Si Emmeline Grangerford era capaz de hacer poesías como esa antes de cumplir los catorce años, no se sabe lo que podría haber hecho después de pasado algún tiempo. Buck dijo que ella se sacaba los versos de carrerilla, como si tal cosa. Nunca tenía que pararse a pensarlos. Dijo que escribía un verso de un tirón, y si no encontraba otro para rimar con él, lo tachaba y escribía otro; y así seguía. No tenía preferencias; podía escribir de cualquier cosa que le indicaran, con tal que fuera un tenía tristón. Cada vez que moría un hombre, o moría una mujer, o moría un niño, aparecía ella con su «homenaje» antes de que se enfriara el muerto. Los llamaba «homenajes». Los vecinos decían que primero llegaba el médico, luego Emmeline, y luego la funeraria… Nunca se le adelantó la funeraria a Emmeline, salvo una vez, y fue porque ella se atascó en una rima con el nombre del muerto, que era Whistler. A partir de entonces dejó de ser la misma; nunca se quejaba, pero comenzó como a languidecer, y ya vivió poco. La pobre. Como sus dibujos me habían fastidiado, y yo sentía un poco de amargura por la opinión que tenía de ella, muchas veces me obligué a mí mismo a subir al cuartito que había sido suyo y a sacar su pobre álbum de recortes y leerlo. Me gustaba toda esta familia, incluyendo también a los muertos, y no iba yo a dejar que nada nos separara. La pobre Emmeline cuando estaba viva hacía esos poemas para todos los muertos, y no me parecía bien que no hubiera ahora nadie que hiciera algunos para ella; así que intenté sacarme a fuerza de sudor unos cuantos versos, pero por alguna razón el asunto no marchaba… Conservaban el cuarto de Emmeline limpio y bonito y todas las cosas colocadas allí exactamente como le gustaba a ella tenerlas cuando estaba viva, y nadie dormía en él nunca. La vieja señora cuidaba por sí misma el arreglo del cuarto, aunque tenía muchos criados negros; y además ella se metía allí a coser bastantes veces, y casi siempre era allí donde leía la Biblia.

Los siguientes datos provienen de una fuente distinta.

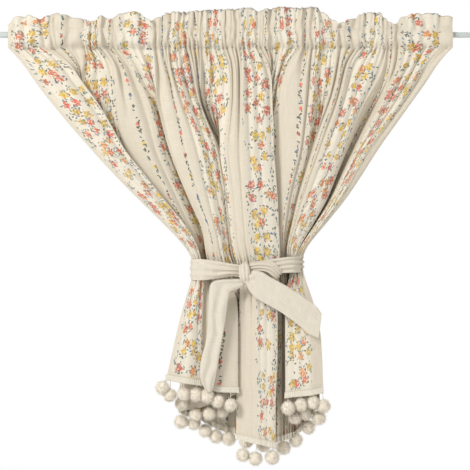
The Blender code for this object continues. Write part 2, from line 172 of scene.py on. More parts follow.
def puffs(at, pitch, seed):
    """Uneven round gathers with a sharp crease between each two, from 0 in a crease to 1."""
    rng = np.random.default_rng(seed)
    creases = np.cumsum(rng.uniform(0.7, 1.3, int(1.5 / pitch)) * pitch)
    number = np.searchsorted(creases, at)
    low = np.concatenate([[0.0], creases])[number]
    high = np.concatenate([creases, [creases[-1] + pitch]])[number]
    tall = rng.uniform(0.4, 1.0, len(creases) + 1)[number]
    return tall * np.sin(np.pi * (at - low) / (high - low)) ** 0.6


widths = np.linspace(0, SEWN, round(SEWN / STEP) + 1)
heights = np.linspace(LEVELS[0], LEVELS[-1], 226)
sewn = np.array([fold[0] for fold in FOLDS], float)
across = np.array([np.interp(widths, sewn, column) for column in zip(*[fold[1] for fold in FOLDS])])
across = np.array([np.interp(-heights, [-z for z in LEVELS], column) for column in across.T])
fan, waist, hem_out = (np.interp(widths, sewn, [fold[3][k] for fold in FOLDS]) for k in range(3))
down = np.interp(-heights, (22, 90, 190, 330, 375, 425, 470), (0.1, 0.9, 1.55, 1.75, 0, 0, 0))
pinch = np.interp(-heights, (22, 330, 375, 415, 470), (0, 0, 1.0, 1.0, 0))
loose = np.interp(-heights, (22, 415, 470, 700), (0, 0, 1.0, 1.0))
out = np.outer(fan, down) + np.outer(waist, pinch) + np.outer(hem_out, loose)
across, out = (soften(soften(t, STEP, FOLD_ROUND, 0), heights[0] - heights[1], FALL_ROUND, 1)
               for t in (across, out))
hem_height = soften(np.interp(widths, sewn, [fold[2] for fold in FOLDS]), STEP, 6.0, 0)
ruffle_x, ruffle_z = zip(*RUFFLE_TOP)

gathers = puffs(widths * MM, 0.029, 4)
small_gathers = puffs(widths * MM, 0.017, 9)
ruffle_wave = np.sin(np.cumsum(0.35 + 0.3 * small_gathers))


def inside(spans):
    """1 for the cloth within any of the spans, and 0 for the rest, with soft ends."""
    within = np.any([(widths > a) & (widths < b) for a, b in spans], axis=0)
    return soften(within.astype(float), STEP, 5.0, 0)


# Cloth keeps its width: where the folds take up less than they should, the rest goes into small gathers.
slant = np.gradient(across, heights, axis=1)
taken = np.hypot(np.gradient(across, STEP, axis=0) / np.sqrt(1 + slant ** 2), np.gradient(out, STEP, axis=0))
spare = soften(np.sqrt(np.clip(1 - taken ** 2, 0, 1)), STEP, 8.0, 0)
tucked = np.outer(inside(TUCKED), np.interp(-heights, (60, 130, 400, 440), (0, 1, 1, 0)))
tucked += np.outer(inside(TUCKED_LOW), np.interp(-heights, (400, 450), (0, 1)))
open_share = np.interp(-heights, (22, 60, 120, 180, 300, 352, 370, 384, 404, 418, 432, 500, 640),
                       (1.1, 1.15, 0.80, 0.46, 0.27, 0.24, 0.5, 1.2, 1.2, 0.6, 0.36, 0.20, 0.10))
broad = np.interp(-heights, (22, 70, 340, 366, 384, 404, 422), (0.35, 1, 0.9, 0.75, 0.3, 0.3, 1))
face_gather = np.outer(gathers - 0.45, broad * open_share) * 15.5
face_gather += np.outer(small_gathers - 0.45, (1.15 - broad) * open_share) * 11.5
out += face_gather * spare * (1 - tucked)
out -= np.outer(small_gathers, np.ones_like(heights)) * 17.5 * spare * tucked
held_in = np.interp(-heights, (350, 372, 415, 436), (0, 1, 1, 0))
out += (np.clip(out, -SASH_INSIDE, SASH_INSIDE) - out) * held_in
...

Bueno, como iba diciendo de la sala: había cortinas bonitas en las ventanas; eran blancas, con dibujos de castillos con enredaderas por los muros, y ganado que bajaba a beber. Había también un viejo piano pequeño, que, según creo, tenía dentro unos cacharros de hojalata; y no había nada más lindo que eso de escuchar a las señoritas jóvenes cuando cantaban , y tocaban «La batalla de Praga». Para más señas de aquella casa diré que las paredes de todos los cuartos estaban enyesadas, y que en casi todos había alfombras en el suelo, y que la casa entera estaba enjalbegada por fuera.

Era una de esas casas de doble cuerpo, y el gran pasillo abierto entre las dos partes tenía suelo de madera y techo, y a veces al mediodía ponían la mesa allí porque era un sitio fresco y cómodo. No podía haber nada mejor. ¡Y qué buena era la comida, y además en tal cantidad que hasta sobraba!